[Begin RAW DATA]

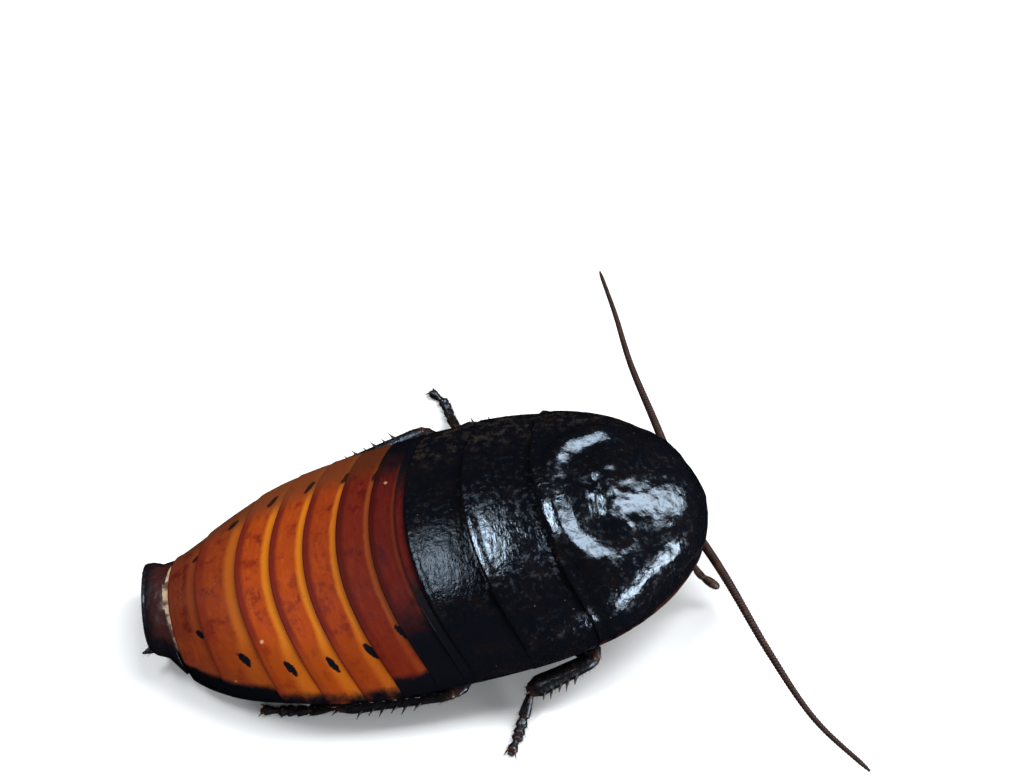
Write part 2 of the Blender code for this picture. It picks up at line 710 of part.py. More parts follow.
def make_leg(label, points):
    """Coxa, femur, spiny tibia and clawed tarsus, each cut clear of the one before."""
    hip, joint, knee, heel, toes = points
    pair, side = label.split("_")
    outward = 1 if side == "left" else -1
    coxa_parts = spindle(hip, joint, COXA_SIZE[pair], 10, COXA_SHAPE)
    coxa = tube(label + "_coxa", *coxa_parts, "leg_brown")
    rings = [core_section(x, CHEST_HEIGHT, CHEST_POWER, GAP) for x in (0.027, 0.0525)]
    apply_boolean(coxa, [loft("chest_clearance", rings)], "DIFFERENCE")
    femur_parts = spindle(joint, knee, FEMUR_SIZE[pair], 8, FEMUR_SHAPE)
    femur = tube(label + "_femur", *femur_parts, "leg_brown")
    grown = spindle(hip, joint, COXA_SIZE[pair], 10, COXA_SHAPE, GAP)
    apply_boolean(femur, [tube("coxa_clearance", *grown)], "DIFFERENCE")
    radius = TIBIA_SIZE[pair]
    tibia = tube(label + "_tibia", *spindle(knee, heel, (radius, radius), 8, TIBIA_SHAPE), "leg_brown")
    spines = make_spines(label, knee, heel, radius, pair, outward)
    apply_boolean(tibia, spines, "UNION")
    grown = spindle(joint, knee, FEMUR_SIZE[pair], 8, FEMUR_SHAPE, GAP)
    apply_boolean(tibia, [tube("femur_clearance", *grown)], "DIFFERENCE")
    tarsus, claws = make_tarsus(label + "_tarsus", heel, toes)
    apply_boolean(tarsus, claws, "UNION")
    grown = spindle(knee, heel, (radius, radius), 8, TIBIA_SHAPE, GAP)
    apply_boolean(tarsus, [tube("tibia_clearance", *grown)], "DIFFERENCE")


def centre_on_floor():
    """Put the origin on the floor under the middle of the whole figure's box."""
    points = [vertex.co for made in bpy.data.objects for vertex in made.data.vertices]
    middle = [(min(p[axis] for p in points) + max(p[axis] for p in points)) / 2 for axis in range(2)]
    shift = Vector((-middle[0], -middle[1], 0.0))
    for made in bpy.data.objects:
        for vertex in made.data.vertices:
            vertex.co += shift
        made.data.shade_smooth()
        made.data.set_sharp_from_angle(angle=math.radians(38.0))


def main():
    """Clear the scene and build the whole animal."""
    for old in list(bpy.data.objects):
        bpy.data.objects.remove(old)
    make_thorax()
    make_abdomen()
    make_head()
    for label, points in LEGS.items():
        make_leg(label, points)
    centre_on_floor()


main()
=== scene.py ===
"""Madagascar hissing cockroach: the looks of a still, life-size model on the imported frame.

The body is laid out in its own frame first. There the head points along +X, the left side
along +Y and the back along +Z, and a station is the distance ahead of the last ring's hind
edge. Lengths are in metres. TO_FRAME carries every finished mesh to the frame's origin.
"""
import math

import bmesh
import bpy
from mathutils import Matrix, Vector, noise


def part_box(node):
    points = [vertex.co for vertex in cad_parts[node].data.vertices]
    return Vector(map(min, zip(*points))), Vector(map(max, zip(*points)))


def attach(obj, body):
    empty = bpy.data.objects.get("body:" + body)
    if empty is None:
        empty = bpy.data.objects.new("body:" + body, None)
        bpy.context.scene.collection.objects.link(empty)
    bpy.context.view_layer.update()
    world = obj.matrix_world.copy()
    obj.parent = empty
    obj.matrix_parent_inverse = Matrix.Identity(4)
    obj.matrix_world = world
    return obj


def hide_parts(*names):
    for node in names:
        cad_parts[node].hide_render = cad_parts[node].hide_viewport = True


bl_info = {
    "name": "Hissing cockroach model",
    "version": (1, 0, 0),
    "blender": (4, 5, 0),
    "location": "View3D > Sidebar > Cockroach",
    "description": "Builds the shell, limbs, feelers and stage of a life-size insect model",
    "category": "Add Mesh",
}

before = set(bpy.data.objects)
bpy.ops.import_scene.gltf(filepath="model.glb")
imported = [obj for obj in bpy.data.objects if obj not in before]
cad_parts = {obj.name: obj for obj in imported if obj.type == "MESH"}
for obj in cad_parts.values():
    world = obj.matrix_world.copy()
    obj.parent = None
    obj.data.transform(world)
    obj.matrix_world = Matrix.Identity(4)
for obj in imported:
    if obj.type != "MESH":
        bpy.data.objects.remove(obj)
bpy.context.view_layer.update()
MM = 0.001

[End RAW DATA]

§ TASK
Extract and output the part that opens with the line containing "made.data.shade_smooth()" and closes with the line containing "zip(*points))), Vector(map(max, zip(*points)))", unchanged, ends included.

§ TASK ANSWER
        made.data.shade_smooth()
        made.data.set_sharp_from_angle(angle=math.radians(38.0))


def main():
    """Clear the scene and build the whole animal."""
    for old in list(bpy.data.objects):
        bpy.data.objects.remove(old)
    make_thorax()
    make_abdomen()
    make_head()
    for label, points in LEGS.items():
        make_leg(label, points)
    centre_on_floor()


main()
=== scene.py ===
"""Madagascar hissing cockroach: the looks of a still, life-size model on the imported frame.

The body is laid out in its own frame first. There the head points along +X, the left side
along +Y and the back along +Z, and a station is the distance ahead of the last ring's hind
edge. Lengths are in metres. TO_FRAME carries every finished mesh to the frame's origin.
"""
import math

import bmesh
import bpy
from mathutils import Matrix, Vector, noise


def part_box(node):
    points = [vertex.co for vertex in cad_parts[node].data.vertices]
    return Vector(map(min, zip(*points))), Vector(map(max, zip(*points)))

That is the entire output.